Given request: Can you write out all of the material below, word for word?
"""
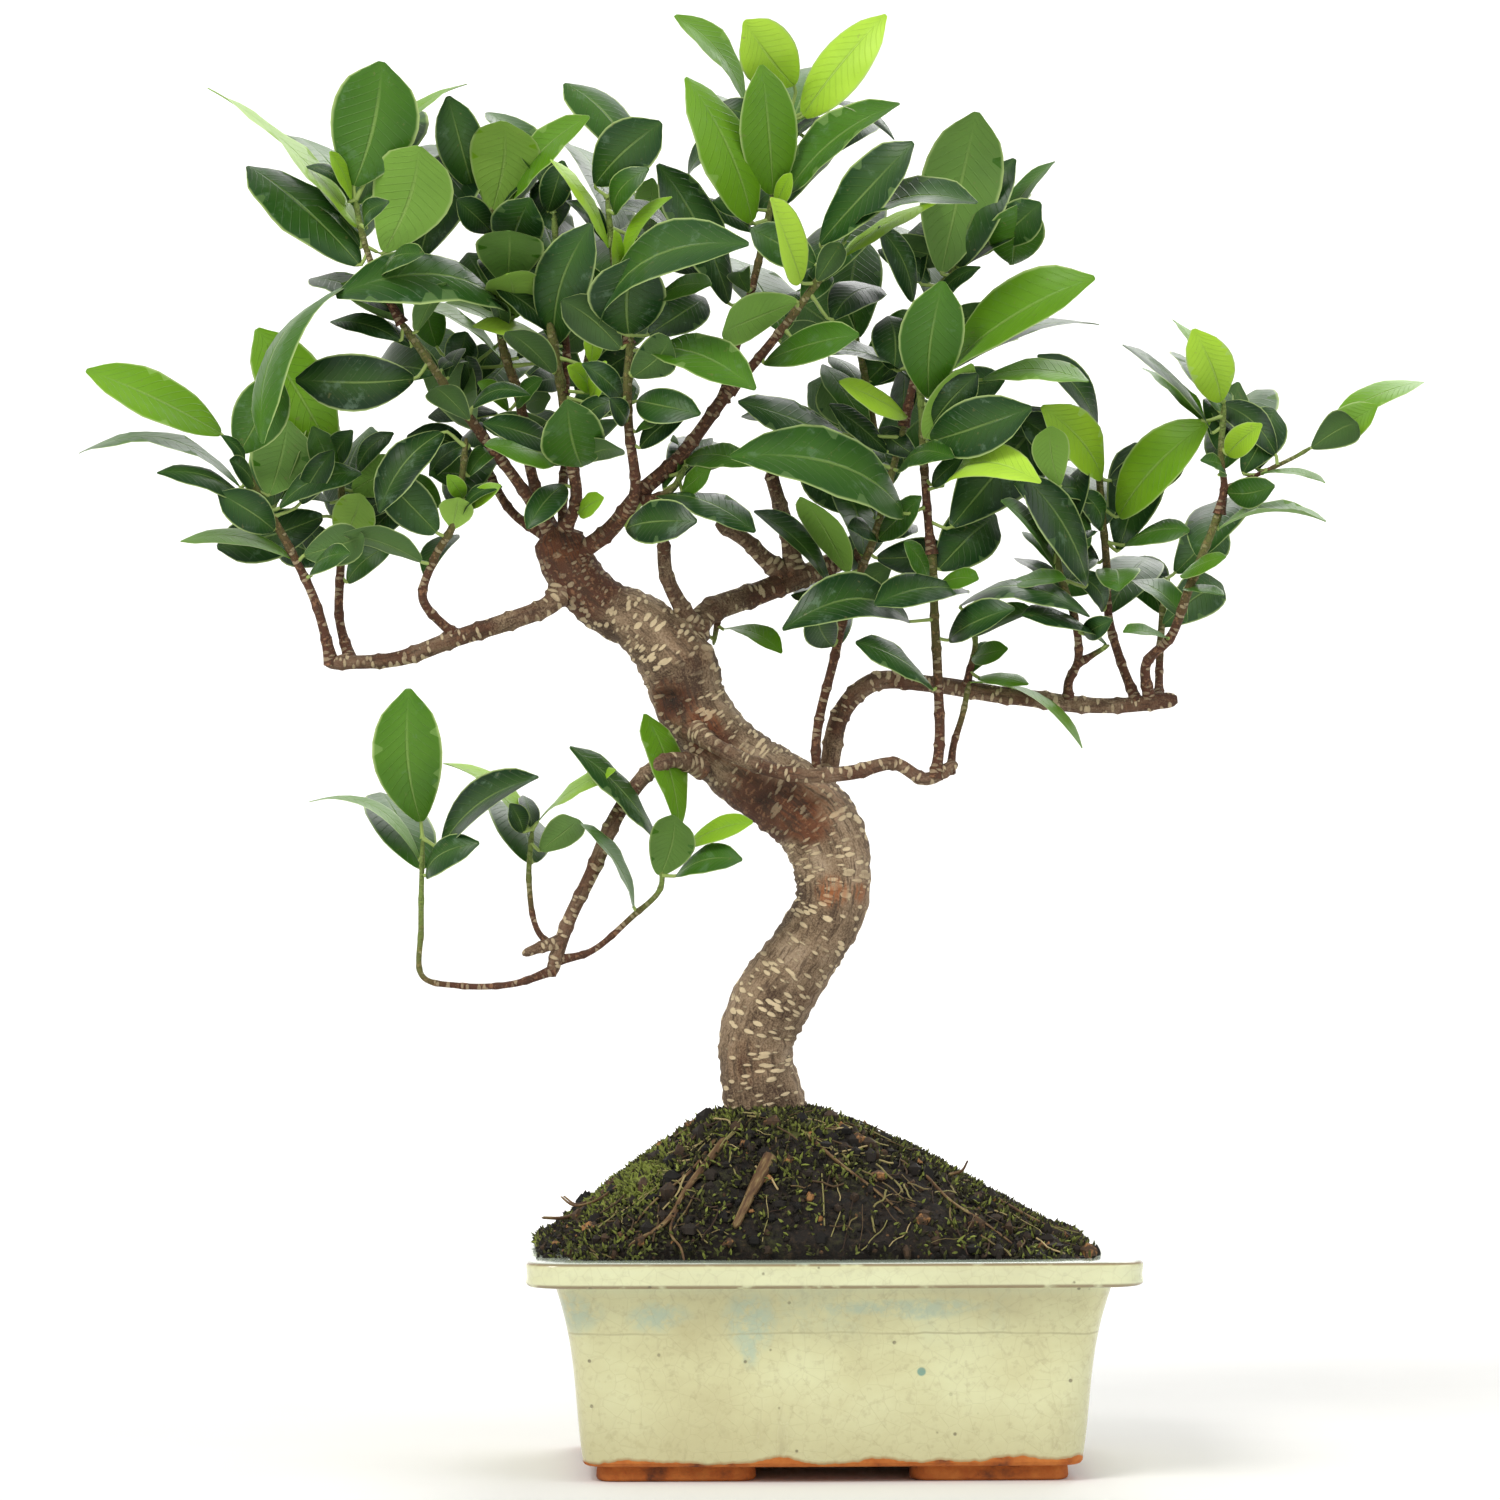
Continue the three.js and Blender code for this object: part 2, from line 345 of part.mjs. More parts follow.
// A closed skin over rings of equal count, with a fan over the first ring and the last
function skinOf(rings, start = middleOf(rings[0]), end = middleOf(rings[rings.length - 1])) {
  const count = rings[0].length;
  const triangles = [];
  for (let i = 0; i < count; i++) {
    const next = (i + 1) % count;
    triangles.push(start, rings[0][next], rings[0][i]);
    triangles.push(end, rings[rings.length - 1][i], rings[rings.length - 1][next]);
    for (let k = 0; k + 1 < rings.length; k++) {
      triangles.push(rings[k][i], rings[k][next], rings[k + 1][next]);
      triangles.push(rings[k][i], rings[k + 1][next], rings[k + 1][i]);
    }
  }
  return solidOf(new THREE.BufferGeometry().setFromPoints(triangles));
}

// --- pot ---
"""
Reply:
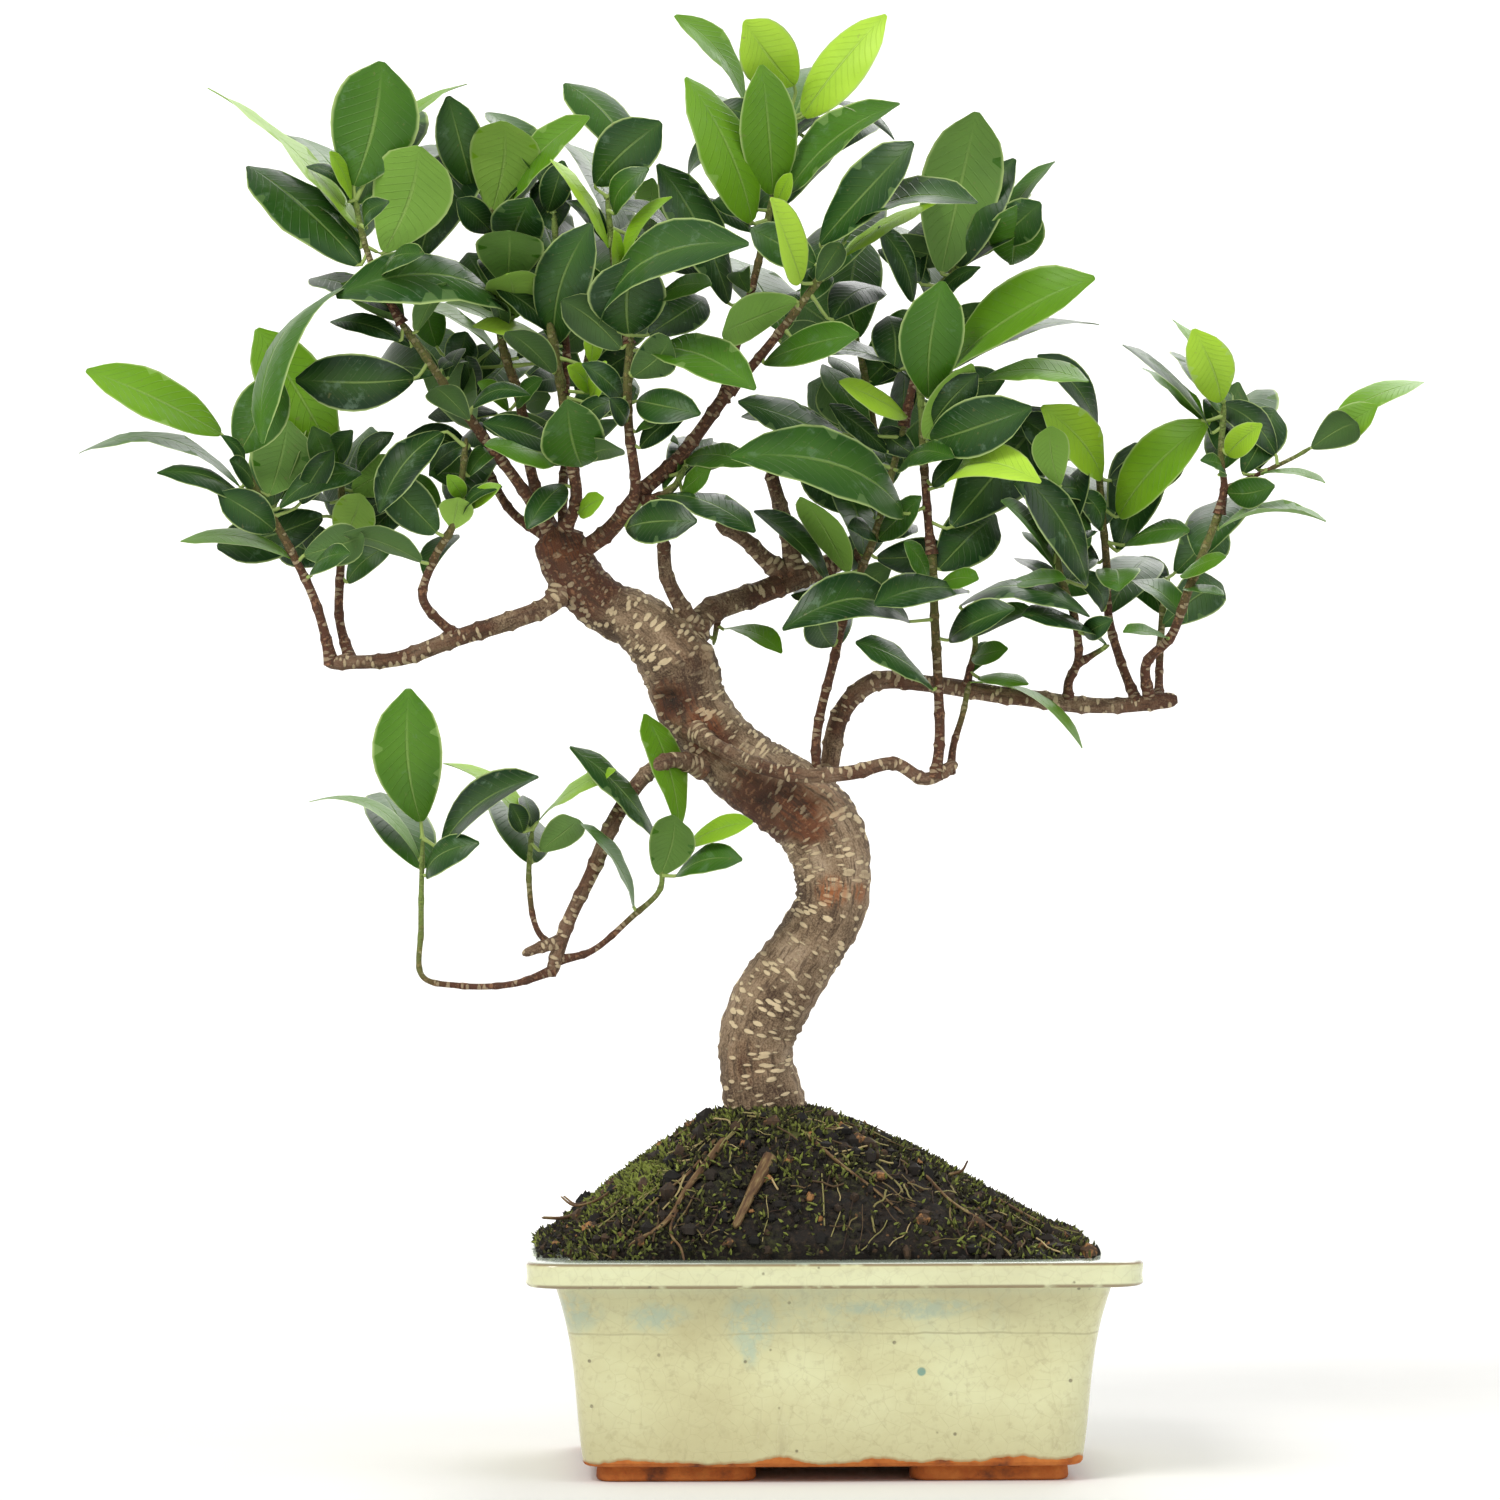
Continue the three.js and Blender code for this object: part 2, from line 345 of part.mjs. More parts follow.
// A closed skin over rings of equal count, with a fan over the first ring and the last
function skinOf(rings, start = middleOf(rings[0]), end = middleOf(rings[rings.length - 1])) {
  const count = rings[0].length;
  const triangles = [];
  for (let i = 0; i < count; i++) {
    const next = (i + 1) % count;
    triangles.push(start, rings[0][next], rings[0][i]);
    triangles.push(end, rings[rings.length - 1][i], rings[rings.length - 1][next]);
    for (let k = 0; k + 1 < rings.length; k++) {
      triangles.push(rings[k][i], rings[k][next], rings[k + 1][next]);
      triangles.push(rings[k][i], rings[k + 1][next], rings[k + 1][i]);
    }
  }
  return solidOf(new THREE.BufferGeometry().setFromPoints(triangles));
}

// --- pot ---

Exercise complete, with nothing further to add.